== Collected data ==
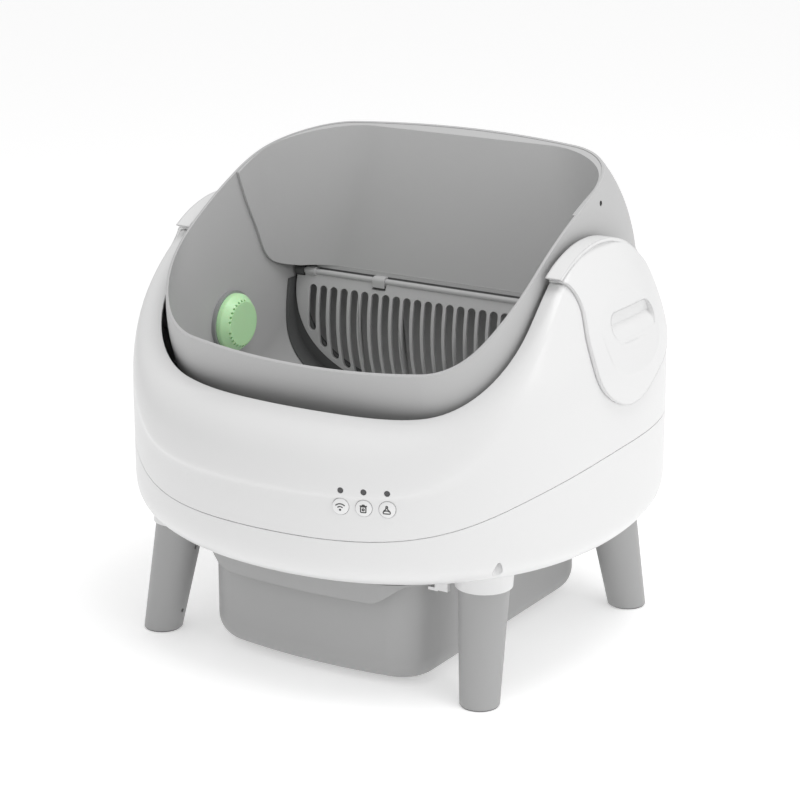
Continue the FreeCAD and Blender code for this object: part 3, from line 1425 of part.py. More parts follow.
OUTSIDE_BRACKET = "(Sizes.drum_half_width + Sizes.bracket_offset + Sizes.bracket_thickness)"
GEARBOX_LOW = "%s - Sizes.gearbox_half_span" % PINION_Z
gearbox_block = plain_box(
    "gearbox_block",
    (
        OUTSIDE_BRACKET, "%s - 20" % PINION_Y, GEARBOX_LOW,
        "Sizes.gearbox_depth", "40", "2 * Sizes.gearbox_half_span",
    ),
)
gearbox_hole = plain_cylinder(
    "gearbox_hole", X_AXIS, (OUTSIDE_BRACKET + " - 1", str(PINION_Y), str(PINION_Z), "4.05", "11")
)
joined("Part::Cut", "gearbox_housing", (gearbox_block, gearbox_hole))
MOTOR_X = OUTSIDE_BRACKET + " + 0.5 * Sizes.gearbox_depth"
motor_can = plain_cylinder(
    "motor_can", Z_AXIS,
    (
        MOTOR_X, str(PINION_Y), GEARBOX_LOW + " - Sizes.motor_length",
        "0.5 * Sizes.gearbox_depth", "Sizes.motor_length",
    ),
)
motor_cap = plain_cylinder(
    "motor_cap", Z_AXIS, (MOTOR_X, str(PINION_Y), GEARBOX_LOW + " - Sizes.motor_length - 3", "5", "4")
)
joined("Part::MultiFuse", "drive_motor", [motor_can, motor_cap])
MAGNET_Y = "Sizes.hub_depth + 40"
MAGNET_Z = "Sizes.hub_height - 33"
magnet = plain_cylinder(
    "drum_magnet", X_AXIS, ("-Sizes.drum_half_width - Sizes.hub_flange_thickness", MAGNET_Y, MAGNET_Z, "5",
    "Sizes.hub_flange_thickness"),
)
keep(magnet, "drum_magnet")
sensor = plain_box(
    "position_sensor",
    ("-" + BRACKET_FORMULA, MAGNET_Y + " - 6", MAGNET_Z + " - 7", "9", "12", "14"),
)
keep(sensor, "position_sensor")
board = plain_box(
    "board_plate",
    (
        str(-BOARD_HALF_X), str(BOARD_Y - BOARD_HALF_Y), str(BOARD_Z), str(2 * BOARD_HALF_X),
        str(2 * BOARD_HALF_Y), str(BOARD_THICKNESS),
    ),
)
board_chip = plain_box("board_chip", ("-12", str(BOARD_Y - 12), str(BOARD_Z), "20", "20", "4"))
board_plug = plain_box("board_plug", ("30", str(BOARD_Y + 4), str(BOARD_Z), "18", "10", "10"))
board_can = plain_cylinder(
    "board_can", Z_AXIS, (str(-BOARD_HALF_X + 22), str(BOARD_Y + 6), str(BOARD_Z), "6", "14")
)
joined("Part::MultiFuse", "main_board", [board, board_chip, board_plug, board_can])
grate_rod = plain_cylinder(
    "grate_rod", X_AXIS,
    (
        "-(Sizes.drum_half_width - 6)", "Sizes.rod_depth", "Sizes.rod_height", "Sizes.rod_radius",
        "2 * (Sizes.drum_half_width - 6)",
    ),
)
keep(grate_rod, "grate_rod")
for name, sign_x, sign_y in LEG_SIGNS:
    pad_body = new_body("foot_pad_" + name)
    centre = ("%d * Sizes.leg_foot_x" % sign_x, "%d * Sizes.leg_foot_y" % sign_y)
    ring_pad(
        pad_body, "pad_disc_" + name, "0", "Sizes.foot_pad_height", ("Sizes.leg_foot_radius - 1.2",),
        centre, role="XY_Plane",
    )
    ring_pad(
        pad_body, "pad_plug_" + name, "1", "Sizes.foot_pad_height + 3", (str(PLUG_R),), centre, role="XY_Plane"
    )

doc.recompute()
bad = [obj.Label for obj in doc.Objects if "Invalid" in obj.State or "Error" in obj.State]
for piece in nodes:
    if piece.Shape.isNull() or not piece.Shape.isValid():
        bad.append(piece.Label)
if bad:
    raise RuntimeError("not built: " + ", ".join(bad))
os.makedirs("parts", exist_ok=True)
for piece in nodes:
    piece.Shape.exportStep("parts/%s.step" % piece.Label)
print("pieces written:", len(nodes))
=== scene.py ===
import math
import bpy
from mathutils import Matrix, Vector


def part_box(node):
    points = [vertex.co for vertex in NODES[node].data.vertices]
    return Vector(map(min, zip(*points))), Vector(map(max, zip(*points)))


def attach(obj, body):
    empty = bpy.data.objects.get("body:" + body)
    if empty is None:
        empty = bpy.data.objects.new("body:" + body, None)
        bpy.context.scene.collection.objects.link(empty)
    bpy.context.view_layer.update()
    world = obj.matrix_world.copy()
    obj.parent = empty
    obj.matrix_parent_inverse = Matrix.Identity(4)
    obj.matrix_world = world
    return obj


bl_info = {
    "name": "Top-loading litter box",
    "version": (1, 0, 0),
    "blender": (4, 5, 0),
    "location": "View3D > Sidebar > Litter box",
    "description": "Dresses a turning-drum litter box with its finishes, button marks and studio",
    "category": "Object",
}

import bmesh
import bpy
from bpy.props import FloatProperty, FloatVectorProperty
from mathutils import Vector

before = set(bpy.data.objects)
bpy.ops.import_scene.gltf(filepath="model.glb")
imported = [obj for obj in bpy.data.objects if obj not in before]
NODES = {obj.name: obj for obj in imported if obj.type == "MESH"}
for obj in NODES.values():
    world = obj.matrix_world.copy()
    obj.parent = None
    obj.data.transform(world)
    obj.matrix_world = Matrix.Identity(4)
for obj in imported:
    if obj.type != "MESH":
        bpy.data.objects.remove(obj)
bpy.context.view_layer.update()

MM = 0.001
BUTTONS = ("connect_button", "bin_button", "clean_button")
CORNERS = ("front_left", "front_right", "rear_left", "rear_right")
# The control panel's outward direction, and the two directions along it.
PANEL_OUT = Vector((0.3206, -0.9472, 0.0)).normalized()
PANEL_UP = Vector((0.0, 0.0, 1.0))
PANEL_SIDE = PANEL_UP.cross(PANEL_OUT) * -1.0
# The radius of a button's domed face.
BUTTON_DOME = 26.0 * MM
# A mark's stroke width and its longest straight run, both in halves of the mark's height.
MARK_STROKE = 0.26
LONGEST_RUN = 0.2
# The lip under the back panel, measured from the middle of the grate's rod.
SEAL_BEHIND_ROD = 3.6 * MM
SEAL_OVER_ROD = 4.0 * MM
SEAL_HEIGHT = 5.2 * MM
SEAL_WALL = 0.8 * MM
SEAL_EDGE = 0.25 * MM
SEAL_HALF_LENGTH = 168.0 * MM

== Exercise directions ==
Every line of the material must be returned exactly as it appears.

== Answer to the exercise ==
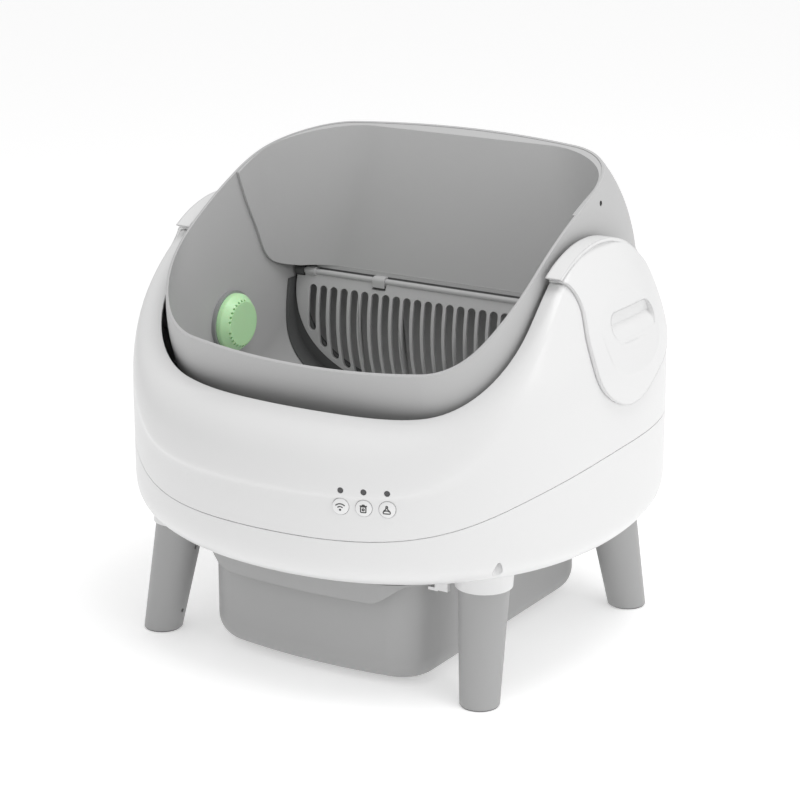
Continue the FreeCAD and Blender code for this object: part 3, from line 1425 of part.py. More parts follow.
OUTSIDE_BRACKET = "(Sizes.drum_half_width + Sizes.bracket_offset + Sizes.bracket_thickness)"
GEARBOX_LOW = "%s - Sizes.gearbox_half_span" % PINION_Z
gearbox_block = plain_box(
    "gearbox_block",
    (
        OUTSIDE_BRACKET, "%s - 20" % PINION_Y, GEARBOX_LOW,
        "Sizes.gearbox_depth", "40", "2 * Sizes.gearbox_half_span",
    ),
)
gearbox_hole = plain_cylinder(
    "gearbox_hole", X_AXIS, (OUTSIDE_BRACKET + " - 1", str(PINION_Y), str(PINION_Z), "4.05", "11")
)
joined("Part::Cut", "gearbox_housing", (gearbox_block, gearbox_hole))
MOTOR_X = OUTSIDE_BRACKET + " + 0.5 * Sizes.gearbox_depth"
motor_can = plain_cylinder(
    "motor_can", Z_AXIS,
    (
        MOTOR_X, str(PINION_Y), GEARBOX_LOW + " - Sizes.motor_length",
        "0.5 * Sizes.gearbox_depth", "Sizes.motor_length",
    ),
)
motor_cap = plain_cylinder(
    "motor_cap", Z_AXIS, (MOTOR_X, str(PINION_Y), GEARBOX_LOW + " - Sizes.motor_length - 3", "5", "4")
)
joined("Part::MultiFuse", "drive_motor", [motor_can, motor_cap])
MAGNET_Y = "Sizes.hub_depth + 40"
MAGNET_Z = "Sizes.hub_height - 33"
magnet = plain_cylinder(
    "drum_magnet", X_AXIS, ("-Sizes.drum_half_width - Sizes.hub_flange_thickness", MAGNET_Y, MAGNET_Z, "5",
    "Sizes.hub_flange_thickness"),
)
keep(magnet, "drum_magnet")
sensor = plain_box(
    "position_sensor",
    ("-" + BRACKET_FORMULA, MAGNET_Y + " - 6", MAGNET_Z + " - 7", "9", "12", "14"),
)
keep(sensor, "position_sensor")
board = plain_box(
    "board_plate",
    (
        str(-BOARD_HALF_X), str(BOARD_Y - BOARD_HALF_Y), str(BOARD_Z), str(2 * BOARD_HALF_X),
        str(2 * BOARD_HALF_Y), str(BOARD_THICKNESS),
    ),
)
board_chip = plain_box("board_chip", ("-12", str(BOARD_Y - 12), str(BOARD_Z), "20", "20", "4"))
board_plug = plain_box("board_plug", ("30", str(BOARD_Y + 4), str(BOARD_Z), "18", "10", "10"))
board_can = plain_cylinder(
    "board_can", Z_AXIS, (str(-BOARD_HALF_X + 22), str(BOARD_Y + 6), str(BOARD_Z), "6", "14")
)
joined("Part::MultiFuse", "main_board", [board, board_chip, board_plug, board_can])
grate_rod = plain_cylinder(
    "grate_rod", X_AXIS,
    (
        "-(Sizes.drum_half_width - 6)", "Sizes.rod_depth", "Sizes.rod_height", "Sizes.rod_radius",
        "2 * (Sizes.drum_half_width - 6)",
    ),
)
keep(grate_rod, "grate_rod")
for name, sign_x, sign_y in LEG_SIGNS:
    pad_body = new_body("foot_pad_" + name)
    centre = ("%d * Sizes.leg_foot_x" % sign_x, "%d * Sizes.leg_foot_y" % sign_y)
    ring_pad(
        pad_body, "pad_disc_" + name, "0", "Sizes.foot_pad_height", ("Sizes.leg_foot_radius - 1.2",),
        centre, role="XY_Plane",
    )
    ring_pad(
        pad_body, "pad_plug_" + name, "1", "Sizes.foot_pad_height + 3", (str(PLUG_R),), centre, role="XY_Plane"
    )

doc.recompute()
bad = [obj.Label for obj in doc.Objects if "Invalid" in obj.State or "Error" in obj.State]
for piece in nodes:
    if piece.Shape.isNull() or not piece.Shape.isValid():
        bad.append(piece.Label)
if bad:
    raise RuntimeError("not built: " + ", ".join(bad))
os.makedirs("parts", exist_ok=True)
for piece in nodes:
    piece.Shape.exportStep("parts/%s.step" % piece.Label)
print("pieces written:", len(nodes))
=== scene.py ===
import math
import bpy
from mathutils import Matrix, Vector


def part_box(node):
    points = [vertex.co for vertex in NODES[node].data.vertices]
    return Vector(map(min, zip(*points))), Vector(map(max, zip(*points)))


def attach(obj, body):
    empty = bpy.data.objects.get("body:" + body)
    if empty is None:
        empty = bpy.data.objects.new("body:" + body, None)
        bpy.context.scene.collection.objects.link(empty)
    bpy.context.view_layer.update()
    world = obj.matrix_world.copy()
    obj.parent = empty
    obj.matrix_parent_inverse = Matrix.Identity(4)
    obj.matrix_world = world
    return obj


bl_info = {
    "name": "Top-loading litter box",
    "version": (1, 0, 0),
    "blender": (4, 5, 0),
    "location": "View3D > Sidebar > Litter box",
    "description": "Dresses a turning-drum litter box with its finishes, button marks and studio",
    "category": "Object",
}

import bmesh
import bpy
from bpy.props import FloatProperty, FloatVectorProperty
from mathutils import Vector

before = set(bpy.data.objects)
bpy.ops.import_scene.gltf(filepath="model.glb")
imported = [obj for obj in bpy.data.objects if obj not in before]
NODES = {obj.name: obj for obj in imported if obj.type == "MESH"}
for obj in NODES.values():
    world = obj.matrix_world.copy()
    obj.parent = None
    obj.data.transform(world)
    obj.matrix_world = Matrix.Identity(4)
for obj in imported:
    if obj.type != "MESH":
        bpy.data.objects.remove(obj)
bpy.context.view_layer.update()

MM = 0.001
BUTTONS = ("connect_button", "bin_button", "clean_button")
CORNERS = ("front_left", "front_right", "rear_left", "rear_right")
# The control panel's outward direction, and the two directions along it.
PANEL_OUT = Vector((0.3206, -0.9472, 0.0)).normalized()
PANEL_UP = Vector((0.0, 0.0, 1.0))
PANEL_SIDE = PANEL_UP.cross(PANEL_OUT) * -1.0
# The radius of a button's domed face.
BUTTON_DOME = 26.0 * MM
# A mark's stroke width and its longest straight run, both in halves of the mark's height.
MARK_STROKE = 0.26
LONGEST_RUN = 0.2
# The lip under the back panel, measured from the middle of the grate's rod.
SEAL_BEHIND_ROD = 3.6 * MM
SEAL_OVER_ROD = 4.0 * MM
SEAL_HEIGHT = 5.2 * MM
SEAL_WALL = 0.8 * MM
SEAL_EDGE = 0.25 * MM
SEAL_HALF_LENGTH = 168.0 * MM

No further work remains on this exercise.